SBIR Phase I: Economic Feasibility of ABFX Process

Award Information
Agency:
National Science Foundation
Branch
n/a
Amount:
$150,000.00
Award Year:
2012
Program:
SBIR
Phase:
Phase I
Contract:
1142318
Award Id:
n/a
Agency Tracking Number:
1142318
Solicitation Year:
2012
Solicitation Topic Code:
BC
Solicitation Number:
n/a
Small Business Information
6007 Hill Street NE, Olympia, WA, 98516-9551
Hubzone Owned:
N
Minority Owned:
N
Woman Owned:
N
Duns:
790373067
Principal Investigator:
Dennis Burke
(360) 923-2000
dab@cyclus.com
Business Contact:
Dennis Burke
(360) 923-2000
dab@cyclus.com
Research Institute:
Stub




Abstract
This Small Business Innovation Research Phase I project will demonstrate a more effective and economical process for extracting the chemical and energy resources from lignocellulosic biomass. Existing lignocellulosic pretreatment technologies use any of a variety of chemicals, heat, and mechanical energy to separate the poorly hydrolyzed lignin from the cellulose, and hemicellulose for enzymatic hydrolysis to sugars, and fermentation of sugars to alcohol, or in the case of anaerobic digestion to biogas. The use of chemicals, or operation at high temperatures and pressures dictate the cost of pretreatment. This research will investigate a process that pretreats lignocellulosic biomass at low temperature and pressure without the use of chemicals. The process operates with very low energy inputs and may be driven by waste heat. The broader impact/commercial potential of this project will be the adoption of an economical process for the efficient extraction of energy and chemical resources from biomass. The pretreatment process will be used for the production of liquid and gaseous fuels from lignocellulosic biomass. The process will be used to reduce waste residuals from biomass processing by increasing the percentage of the biomass converted to renewable energy.
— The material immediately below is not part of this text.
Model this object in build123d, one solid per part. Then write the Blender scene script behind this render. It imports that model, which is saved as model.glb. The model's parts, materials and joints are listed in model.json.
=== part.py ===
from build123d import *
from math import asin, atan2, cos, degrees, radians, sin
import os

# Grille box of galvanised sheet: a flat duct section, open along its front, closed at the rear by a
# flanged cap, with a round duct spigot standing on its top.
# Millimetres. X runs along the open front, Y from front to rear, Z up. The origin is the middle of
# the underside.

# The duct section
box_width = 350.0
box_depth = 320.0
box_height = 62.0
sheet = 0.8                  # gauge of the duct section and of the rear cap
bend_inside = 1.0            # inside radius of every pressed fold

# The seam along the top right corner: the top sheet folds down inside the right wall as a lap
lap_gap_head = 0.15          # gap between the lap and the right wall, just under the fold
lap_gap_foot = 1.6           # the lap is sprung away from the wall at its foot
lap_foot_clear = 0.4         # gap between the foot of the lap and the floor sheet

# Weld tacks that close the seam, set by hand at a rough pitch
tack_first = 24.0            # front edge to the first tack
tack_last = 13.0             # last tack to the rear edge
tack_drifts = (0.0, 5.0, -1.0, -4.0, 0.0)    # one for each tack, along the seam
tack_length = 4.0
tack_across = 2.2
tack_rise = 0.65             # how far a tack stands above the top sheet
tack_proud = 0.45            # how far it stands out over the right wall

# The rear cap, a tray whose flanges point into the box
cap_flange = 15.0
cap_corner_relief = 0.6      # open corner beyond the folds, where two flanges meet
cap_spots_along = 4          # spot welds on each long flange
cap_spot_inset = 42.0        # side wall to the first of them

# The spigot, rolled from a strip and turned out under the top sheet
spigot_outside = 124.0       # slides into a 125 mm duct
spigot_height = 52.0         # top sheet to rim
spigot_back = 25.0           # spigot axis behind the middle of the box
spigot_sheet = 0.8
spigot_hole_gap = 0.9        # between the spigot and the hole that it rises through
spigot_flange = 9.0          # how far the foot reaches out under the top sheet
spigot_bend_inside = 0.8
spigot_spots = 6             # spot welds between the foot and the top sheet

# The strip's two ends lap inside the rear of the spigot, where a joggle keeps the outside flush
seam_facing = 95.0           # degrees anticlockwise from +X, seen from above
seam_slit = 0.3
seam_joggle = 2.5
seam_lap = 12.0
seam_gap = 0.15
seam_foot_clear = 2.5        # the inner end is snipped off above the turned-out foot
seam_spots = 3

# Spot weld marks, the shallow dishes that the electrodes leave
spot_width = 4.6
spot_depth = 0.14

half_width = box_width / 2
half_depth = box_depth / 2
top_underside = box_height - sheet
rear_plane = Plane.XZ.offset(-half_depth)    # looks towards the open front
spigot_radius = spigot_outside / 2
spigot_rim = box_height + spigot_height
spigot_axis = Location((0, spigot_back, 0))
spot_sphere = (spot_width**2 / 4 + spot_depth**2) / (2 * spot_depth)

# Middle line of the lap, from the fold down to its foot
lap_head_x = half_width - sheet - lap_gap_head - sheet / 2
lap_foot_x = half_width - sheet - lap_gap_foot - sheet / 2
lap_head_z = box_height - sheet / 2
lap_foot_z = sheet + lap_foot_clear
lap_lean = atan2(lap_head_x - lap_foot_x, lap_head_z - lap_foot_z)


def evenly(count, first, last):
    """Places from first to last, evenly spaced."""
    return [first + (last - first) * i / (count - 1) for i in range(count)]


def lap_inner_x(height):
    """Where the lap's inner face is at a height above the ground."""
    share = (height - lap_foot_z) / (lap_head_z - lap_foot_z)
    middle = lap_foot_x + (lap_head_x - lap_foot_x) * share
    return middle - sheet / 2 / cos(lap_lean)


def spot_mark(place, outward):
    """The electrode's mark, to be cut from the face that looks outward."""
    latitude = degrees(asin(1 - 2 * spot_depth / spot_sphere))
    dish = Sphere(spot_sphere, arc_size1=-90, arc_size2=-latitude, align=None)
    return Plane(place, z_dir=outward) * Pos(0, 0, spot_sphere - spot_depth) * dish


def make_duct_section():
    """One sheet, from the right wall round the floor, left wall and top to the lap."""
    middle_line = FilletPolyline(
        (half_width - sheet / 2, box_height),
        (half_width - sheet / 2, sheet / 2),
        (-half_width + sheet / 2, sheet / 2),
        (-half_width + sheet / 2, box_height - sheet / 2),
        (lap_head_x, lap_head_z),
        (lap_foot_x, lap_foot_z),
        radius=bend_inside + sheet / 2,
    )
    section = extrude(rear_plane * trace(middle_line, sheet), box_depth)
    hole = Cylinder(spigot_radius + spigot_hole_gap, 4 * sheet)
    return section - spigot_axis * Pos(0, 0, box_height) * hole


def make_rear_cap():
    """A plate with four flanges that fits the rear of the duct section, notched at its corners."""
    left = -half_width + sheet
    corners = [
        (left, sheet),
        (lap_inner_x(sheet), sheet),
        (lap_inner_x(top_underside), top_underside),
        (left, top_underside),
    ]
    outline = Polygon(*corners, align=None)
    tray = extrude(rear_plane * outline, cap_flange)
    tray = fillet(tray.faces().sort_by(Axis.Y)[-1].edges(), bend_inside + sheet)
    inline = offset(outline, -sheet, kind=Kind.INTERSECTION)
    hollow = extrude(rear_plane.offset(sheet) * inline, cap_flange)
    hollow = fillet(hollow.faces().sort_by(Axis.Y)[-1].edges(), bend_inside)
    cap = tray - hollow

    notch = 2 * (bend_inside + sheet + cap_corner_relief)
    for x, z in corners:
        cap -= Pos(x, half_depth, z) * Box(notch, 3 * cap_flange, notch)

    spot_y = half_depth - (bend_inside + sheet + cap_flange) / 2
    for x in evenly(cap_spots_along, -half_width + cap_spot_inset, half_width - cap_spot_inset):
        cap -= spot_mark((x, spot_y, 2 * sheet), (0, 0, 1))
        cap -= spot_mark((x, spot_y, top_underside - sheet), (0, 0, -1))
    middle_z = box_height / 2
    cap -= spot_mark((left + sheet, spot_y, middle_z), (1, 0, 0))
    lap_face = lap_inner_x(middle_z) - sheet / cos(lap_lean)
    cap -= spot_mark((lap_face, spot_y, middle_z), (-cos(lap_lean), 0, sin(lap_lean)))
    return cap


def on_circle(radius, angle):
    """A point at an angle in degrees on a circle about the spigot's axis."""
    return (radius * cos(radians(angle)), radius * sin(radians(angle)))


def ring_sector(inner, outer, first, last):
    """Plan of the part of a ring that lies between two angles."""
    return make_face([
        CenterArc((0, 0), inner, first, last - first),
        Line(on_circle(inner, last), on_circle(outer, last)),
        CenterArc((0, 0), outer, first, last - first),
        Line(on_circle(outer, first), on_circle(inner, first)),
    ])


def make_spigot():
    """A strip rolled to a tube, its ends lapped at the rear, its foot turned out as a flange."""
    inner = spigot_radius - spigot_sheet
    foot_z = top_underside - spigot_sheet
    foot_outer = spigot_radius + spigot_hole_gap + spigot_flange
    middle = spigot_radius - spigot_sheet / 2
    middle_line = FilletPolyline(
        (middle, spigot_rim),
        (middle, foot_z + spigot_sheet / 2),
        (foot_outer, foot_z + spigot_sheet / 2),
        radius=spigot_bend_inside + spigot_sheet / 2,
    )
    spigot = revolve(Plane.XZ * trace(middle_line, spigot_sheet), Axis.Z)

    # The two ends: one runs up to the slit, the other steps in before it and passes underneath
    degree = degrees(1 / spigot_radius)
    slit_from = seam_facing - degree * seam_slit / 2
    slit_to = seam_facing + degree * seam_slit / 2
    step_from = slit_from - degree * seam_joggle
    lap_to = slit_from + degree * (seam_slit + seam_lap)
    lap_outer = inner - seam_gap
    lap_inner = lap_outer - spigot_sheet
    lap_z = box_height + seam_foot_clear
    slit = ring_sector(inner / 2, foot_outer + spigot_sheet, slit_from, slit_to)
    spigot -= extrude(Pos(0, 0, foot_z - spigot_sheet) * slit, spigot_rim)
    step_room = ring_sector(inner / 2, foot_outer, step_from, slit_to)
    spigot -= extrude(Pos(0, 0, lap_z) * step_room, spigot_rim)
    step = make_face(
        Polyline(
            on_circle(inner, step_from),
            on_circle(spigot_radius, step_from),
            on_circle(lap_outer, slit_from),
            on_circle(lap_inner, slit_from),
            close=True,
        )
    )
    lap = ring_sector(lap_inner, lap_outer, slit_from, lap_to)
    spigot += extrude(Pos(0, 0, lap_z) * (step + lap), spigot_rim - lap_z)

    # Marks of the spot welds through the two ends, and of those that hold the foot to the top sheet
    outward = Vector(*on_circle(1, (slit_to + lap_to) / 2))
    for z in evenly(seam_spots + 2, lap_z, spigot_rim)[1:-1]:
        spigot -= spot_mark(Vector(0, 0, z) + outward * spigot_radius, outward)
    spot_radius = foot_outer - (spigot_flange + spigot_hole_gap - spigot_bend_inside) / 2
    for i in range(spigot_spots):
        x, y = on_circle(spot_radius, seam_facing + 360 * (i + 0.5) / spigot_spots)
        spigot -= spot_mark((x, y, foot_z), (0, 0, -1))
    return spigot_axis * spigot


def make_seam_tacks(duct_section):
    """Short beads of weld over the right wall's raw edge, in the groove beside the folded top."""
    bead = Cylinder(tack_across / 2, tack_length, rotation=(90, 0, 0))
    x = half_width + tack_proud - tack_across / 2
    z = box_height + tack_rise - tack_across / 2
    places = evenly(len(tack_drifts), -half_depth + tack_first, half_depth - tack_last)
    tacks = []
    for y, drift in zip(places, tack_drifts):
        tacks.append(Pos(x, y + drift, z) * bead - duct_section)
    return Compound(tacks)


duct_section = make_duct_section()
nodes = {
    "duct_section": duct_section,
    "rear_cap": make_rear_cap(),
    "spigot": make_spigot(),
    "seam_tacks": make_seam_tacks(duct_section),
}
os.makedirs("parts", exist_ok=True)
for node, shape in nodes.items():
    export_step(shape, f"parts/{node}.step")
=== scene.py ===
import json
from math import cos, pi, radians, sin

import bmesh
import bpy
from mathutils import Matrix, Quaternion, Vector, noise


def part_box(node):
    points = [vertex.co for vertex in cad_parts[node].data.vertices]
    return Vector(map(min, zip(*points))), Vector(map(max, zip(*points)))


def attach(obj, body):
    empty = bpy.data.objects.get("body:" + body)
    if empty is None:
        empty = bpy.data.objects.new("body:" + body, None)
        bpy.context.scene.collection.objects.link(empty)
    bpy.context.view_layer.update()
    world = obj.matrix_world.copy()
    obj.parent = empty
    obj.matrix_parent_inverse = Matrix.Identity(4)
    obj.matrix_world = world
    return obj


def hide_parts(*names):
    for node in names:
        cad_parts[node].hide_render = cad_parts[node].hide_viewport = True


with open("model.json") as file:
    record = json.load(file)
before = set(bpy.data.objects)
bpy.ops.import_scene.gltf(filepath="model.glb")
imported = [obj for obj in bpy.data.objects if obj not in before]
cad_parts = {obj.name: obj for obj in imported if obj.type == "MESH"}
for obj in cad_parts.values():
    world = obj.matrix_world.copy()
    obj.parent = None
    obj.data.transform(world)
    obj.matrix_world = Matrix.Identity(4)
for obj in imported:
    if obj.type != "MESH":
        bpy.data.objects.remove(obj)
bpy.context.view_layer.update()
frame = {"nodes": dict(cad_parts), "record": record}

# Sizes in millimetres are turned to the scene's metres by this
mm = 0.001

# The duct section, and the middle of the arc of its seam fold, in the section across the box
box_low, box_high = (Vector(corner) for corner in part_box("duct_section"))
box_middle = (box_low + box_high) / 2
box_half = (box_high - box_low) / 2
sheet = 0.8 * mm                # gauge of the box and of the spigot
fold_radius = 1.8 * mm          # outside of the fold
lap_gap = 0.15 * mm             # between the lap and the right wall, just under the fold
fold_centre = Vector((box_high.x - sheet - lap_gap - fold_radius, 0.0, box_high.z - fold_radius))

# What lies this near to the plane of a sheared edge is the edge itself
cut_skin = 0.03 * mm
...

Potential markets include agricultural enterprises that produce liquid and gas fuels from energy crops or crop residues, such as bio-refineries, farms with anaerobic digesters, composting facilities, municipal and industrial solid waste facilities, confined animal feeding operations (CAFOs) and bio-refineries for pre and post consumer solid waste processing. The process is expected to lower the cost of bioenergy production and thereby improve its use while reducing GHG emissions.

* information listed above is at the time of submission.